The Guide can be accessed by anyone and viewers are encouraged to click on each
picture and discover short videos linked to it. All that points to the fact that everything we say has already been
reported somewhere else, in a remote corner of the world, which is much more
advanced than our country, and which emphatically sets the trend,
technology-wise, for the entire world economy. It is such trends that we need
to take into account. We’re speaking about the 4.0 digital revolution. Whether
we speak about robotization, of 3D printers, block-chain systems, virtual
reality, resources of the future, means of transport of the future – all that
forces us to recalibrate ourselves, to reset our education but also our
investment in our own lifelong professional training
INACO specialists have already made the
first steps so that youngsters may keep abreast of the technological progress
of the future. They have donated 3D printers and 10 kilos of consumables to students
of a vocational school in a village in Iasi county, and to students of the
Ionita G. Andron Technological High-school in Negresti Oas.
With details about
that, here is the high-school principal Hotca Ovidiu Mihai.

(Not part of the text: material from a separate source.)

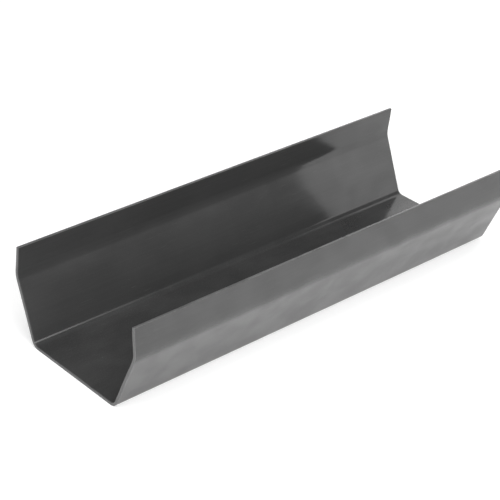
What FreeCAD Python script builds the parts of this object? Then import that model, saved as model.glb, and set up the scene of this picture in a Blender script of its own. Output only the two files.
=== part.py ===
"""Square-line rain gutter, one extruded length of rigid PVC, open at the top and sawn square at both ends.

The extrusion is one wall thickness all round: a flat base, two lower walls that flare outwards from it,
and above a soft bend two upper walls that lean back in to the rims. It is drawn as its outside, padded
along its length, bent at four edges and then shelled inwards from the mouth and the two ends.

Frame: +X along the gutter, +Y across it, +Z up. The origin is in the middle of the length and width, on
the underside of the base. All sizes are in millimetres.
"""

import FreeCAD, Part
import os
import Sketcher

PARTS_FOLDER = "parts"
NODE = "gutter"
SAME_PLACE = 1e-6  # two places closer than this, in mm, are the same place

# alias, value, what the cell holds
DRIVING_SIZES = [
    ("section_length", 320.0, "sawn length of this piece"),
    ("depth", 63.0, "underside of the base to the rims"),
    ("mouth_width", 111.0, "across the rims, outside"),
    ("bend_width", 114.4, "across the two side bends, outside, before they are rounded"),
    ("bend_height", 42.7, "underside of the base to the side bends"),
    ("base_width", 79.0, "across the two base corners, outside, before they are rounded"),
    ("wall", 1.9, "wall thickness, the same all round"),
    ("base_radius", 6.5, "outside radius of the two base corners"),
    ("bend_radius", 15.0, "outside radius of the two side bends"),
    ("rim_radius", 0.5, "rounding of the long edges of both rims"),
]


def make_size_sheet(doc):
    """The spreadsheet that drives every feature, one aliased cell for each size."""
    sheet = doc.addObject("Spreadsheet::Sheet", "Sizes")
    for row, (alias, value, meaning) in enumerate(DRIVING_SIZES, start=1):
        sheet.set(f"A{row}", alias)
        sheet.set(f"B{row}", str(value))
        sheet.set(f"C{row}", meaning)
        sheet.setAlias(f"B{row}", alias)
    doc.recompute()
    return sheet


def origin_plane(body, role):
    return next(plane for plane in body.Origin.OriginFeatures if plane.Role == role)


def sketch_outside(body, sheet):
    """The outside of the section: a hexagon, the same either side of the middle, standing on its base.

    Corners run round from the base: base right, bend right, rim right, rim left, bend left, base left.
    """
    sketch = body.newObject("Sketcher::SketchObject", "outside_section")
    sketch.AttachmentSupport = (origin_plane(body, "YZ_Plane"), [""])
    sketch.MapMode = "FlatFace"

    half_base = sheet.base_width / 2
    half_bend = sheet.bend_width / 2
    half_mouth = sheet.mouth_width / 2
    right_side = [(half_base, 0.0), (half_bend, sheet.bend_height), (half_mouth, sheet.depth)]
    left_side = [(-across, up) for across, up in reversed(right_side)]
    corners = [FreeCAD.Vector(across, up, 0) for across, up in right_side + left_side]

    count = len(corners)
    for i in range(count):
        sketch.addGeometry(Part.LineSegment(corners[i], corners[(i + 1) % count]), False)
    for i in range(count):
        sketch.addConstraint(Sketcher.Constraint("Coincident", i, 2, (i + 1) % count, 1))

    # Line i starts at corner i. Geometry -1 is the sketch's horizontal axis and -2 its vertical one.
    base_right, bend_right, rim_right, rim_left, bend_left, base_left = range(count)
    for right, left in ((base_right, base_left), (bend_right, bend_left), (rim_right, rim_left)):
        sketch.addConstraint(Sketcher.Constraint("Symmetric", right, 1, left, 1, -2))
    sketch.addConstraint(Sketcher.Constraint("PointOnObject", base_right, 1, -1))

    def driven(kind, first, second, value, alias):
        number = sketch.addConstraint(Sketcher.Constraint(kind, first, 1, second, 1, value))
        sketch.renameConstraint(number, alias)
        sketch.setExpression(f"Constraints.{alias}", f"Sizes.{alias}")

    driven("DistanceX", base_left, base_right, sheet.base_width, "base_width")
    driven("DistanceX", bend_left, bend_right, sheet.bend_width, "bend_width")
    driven("DistanceX", rim_left, rim_right, sheet.mouth_width, "mouth_width")
    driven("DistanceY", base_right, bend_right, sheet.bend_height, "bend_height")
    driven("DistanceY", base_right, rim_right, sheet.depth, "depth")
    return sketch


def long_edges(shape, height, half_width=None):
    """Names of the edges that run the whole length at this height, all of them or one pair.

    The pair is the one that lies half_width either side of the middle.
    """
    length = shape.BoundBox.XLength
    names = []
    for number, edge in enumerate(shape.Edges, start=1):
        middle = edge.CenterOfMass
        runs_along = abs(edge.BoundBox.XLength - length) < SAME_PLACE
        at_height = abs(middle.z - height) < SAME_PLACE
        in_pair = half_width is None or abs(abs(middle.y) - half_width) < SAME_PLACE
        if runs_along and at_height and in_pair:
            names.append(f"Edge{number}")
    return names


def open_faces(shape):
    """Names of the faces that the shell leaves open: the flat top and the two sawn ends."""
    top = shape.BoundBox.ZMax
    names = []
    for number, face in enumerate(shape.Faces, start=1):
        box = face.BoundBox
        is_top = box.ZMin > top - SAME_PLACE
        is_end = box.XLength < SAME_PLACE
        if is_top or is_end:
            names.append(f"Face{number}")
    return names


def round_edges(body, name, base, edges, radius_alias):
    fillet = body.newObject("PartDesign::Fillet", name)
    fillet.Base = (base, edges)
    fillet.setExpression("Radius", f"Sizes.{radius_alias}")
    body.Document.recompute()
    return fillet


def make_gutter(doc, sheet):
    body = doc.addObject("PartDesign::Body", "gutter_body")
    body.Label = NODE
    section = sketch_outside(body, sheet)
    doc.recompute()

    bar = body.newObject("PartDesign::Pad", "solid_bar")
    bar.Profile = section
    bar.Midplane = True
    bar.setExpression("Length", "Sizes.section_length")
    doc.recompute()

    base_edges = long_edges(bar.Shape, 0.0, sheet.base_width / 2)
    with_corners = round_edges(body, "base_corners", bar, base_edges, "base_radius")
    bend_edges = long_edges(with_corners.Shape, sheet.bend_height, sheet.bend_width / 2)
    with_bends = round_edges(body, "side_bends", with_corners, bend_edges, "bend_radius")

    shell = body.newObject("PartDesign::Thickness", "shell")
    shell.Base = (with_bends, open_faces(with_bends.Shape))
    shell.Mode = "Skin"
    shell.Join = "Arc"
    shell.Reversed = True
    shell.setExpression("Value", "Sizes.wall")
    doc.recompute()

    rim_edges = long_edges(shell.Shape, sheet.depth)
    round_edges(body, "rims", shell, rim_edges, "rim_radius")
    return body


def check(doc, bodies):
    for item in doc.Objects:
        if "Invalid" in item.State or "Error" in item.State:
            raise RuntimeError(f"{item.Name} failed: {item.State}")
    for body in bodies:
        if body.Shape.isNull() or not body.Shape.isValid() or len(body.Shape.Solids) != 1:
            raise RuntimeError(f"{body.Label} is not one valid solid")


def main():
    doc = FreeCAD.newDocument("square_line_gutter")
    sheet = make_size_sheet(doc)
    gutter = make_gutter(doc, sheet)
    doc.recompute()
    check(doc, [gutter])

    os.makedirs(PARTS_FOLDER, exist_ok=True)
    gutter.Shape.exportStep(os.path.join(PARTS_FOLDER, f"{gutter.Label}.step"))
    box = gutter.Shape.BoundBox
    print(f"{gutter.Label}: {box.XLength:.2f} x {box.YLength:.2f} x {box.ZLength:.2f} mm,")
    print(f"volume {gutter.Shape.Volume / 1000:.2f} cm3, {len(gutter.Shape.Faces)} faces")


main()
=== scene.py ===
# %% [markdown]
# # A short length of square-line gutter
#
# This lesson dresses one real object: a sawn length of dark grey rain gutter, extruded in rigid PVC.
# The construction comes first and is fixed. It gives one solid, whose size nothing here may change.
# What is left to do is what the eye sees: soft arcs instead of facets, the gloss of extruded plastic,
# the faint lines that the die leaves, the matte sawn ends, and a bright white table under soft light.

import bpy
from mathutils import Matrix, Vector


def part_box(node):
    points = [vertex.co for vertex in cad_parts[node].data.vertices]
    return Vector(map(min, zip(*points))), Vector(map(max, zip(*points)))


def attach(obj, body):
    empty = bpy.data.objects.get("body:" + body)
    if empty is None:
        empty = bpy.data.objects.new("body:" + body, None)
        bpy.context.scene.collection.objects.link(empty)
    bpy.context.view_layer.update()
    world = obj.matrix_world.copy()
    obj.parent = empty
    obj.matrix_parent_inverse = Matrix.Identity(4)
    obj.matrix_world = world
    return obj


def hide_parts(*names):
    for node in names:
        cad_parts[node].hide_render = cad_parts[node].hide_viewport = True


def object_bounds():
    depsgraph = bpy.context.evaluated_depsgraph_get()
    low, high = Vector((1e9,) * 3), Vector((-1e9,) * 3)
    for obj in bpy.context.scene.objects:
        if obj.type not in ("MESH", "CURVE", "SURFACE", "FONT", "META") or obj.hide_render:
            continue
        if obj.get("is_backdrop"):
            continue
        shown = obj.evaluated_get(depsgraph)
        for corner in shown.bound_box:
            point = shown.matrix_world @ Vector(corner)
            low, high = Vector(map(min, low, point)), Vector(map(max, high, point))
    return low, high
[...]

Children are already aware
of the groundbreaking changes that have occurred. One example of cutting-edge
technology is this 3D printer that we have received, and we explain to our
pupils how far we can go in terms of technology. I saw there are 3D printers
that are even capable of building lodgings, so children are very interested in
that. In my opinion, and if we want to come full circle, these cutting-edge
technologies should be used at industrial level as well.
Extremely sought-after in the future will be
people capable to fill in vacancies in the field of assistance for elderly
people, spatial tourisms specialists, drone controllers, or people working in services
for robots programming and monitoring.
Also in high demand are physiotherapists, kinesiotherapists, people working
in the field of non-conventional energy, the INACO survey has also shown. The
aforementioned survey also highlights that the new technologies will create
millions of jobs and that completely new fields are highly likely to emerge.

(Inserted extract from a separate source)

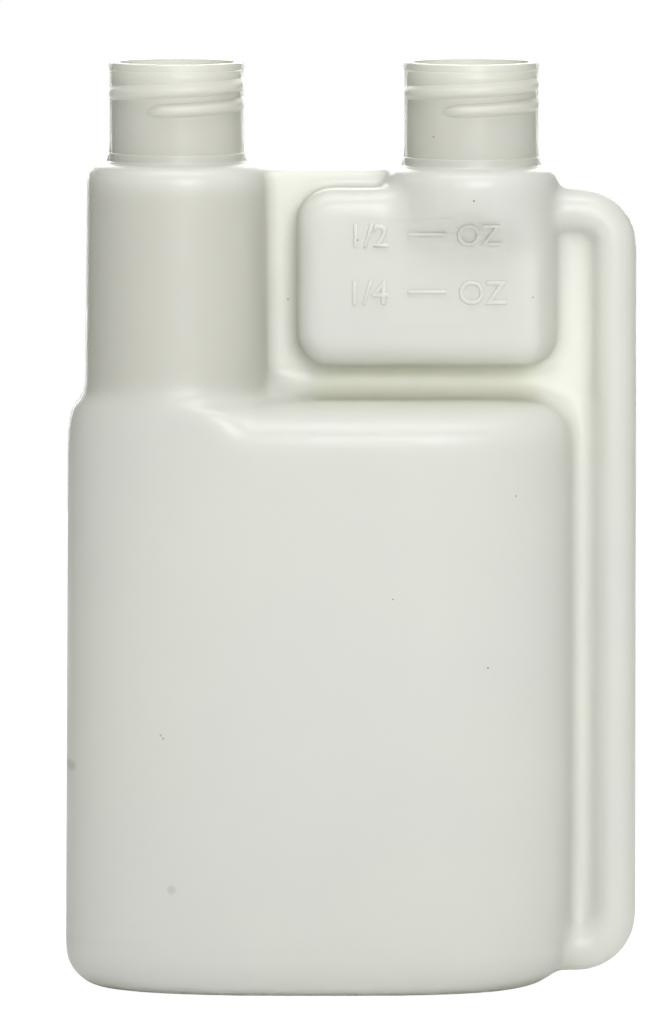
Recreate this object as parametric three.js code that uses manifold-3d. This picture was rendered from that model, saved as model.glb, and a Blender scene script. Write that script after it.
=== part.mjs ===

Speaking about that, here is Andrea Paul once again:
Some jobs are highly likely
to completely disappear in the near future, such as door to door sales or operators
in call centers. Loan officers will totally disappear in the future, because of
the 98% automation of this market, front desks will disappear, the cashier
service will be computerized, 90 per cent of the taxi drivers will be replaced
by artificial intelligence in the future, according to specialists from Oxford
University, while 80 per cent of the fast-food cooks will lose their jobs.
Today McDonald’s has large-scale programs for the robotization of their own
kitchens. Instead, nurses, dietitians, nutritionists, surgeons – they cannot be
replaced through an automation process, save for a very small percentage of
them.
Although
robotics has not been included in Romanian school curricula, Romanian
high-school students, so passionate about the technology of the future, are among
the world’s best in contests where artificial intelligence seems to be gaining
ground. For instance, at the International Robotics Olympiad in Mexico, the
Romanian high-school delegation won the highest distinctions up for grabs in
the contest, stepping on top of the podium in the nations’ competition.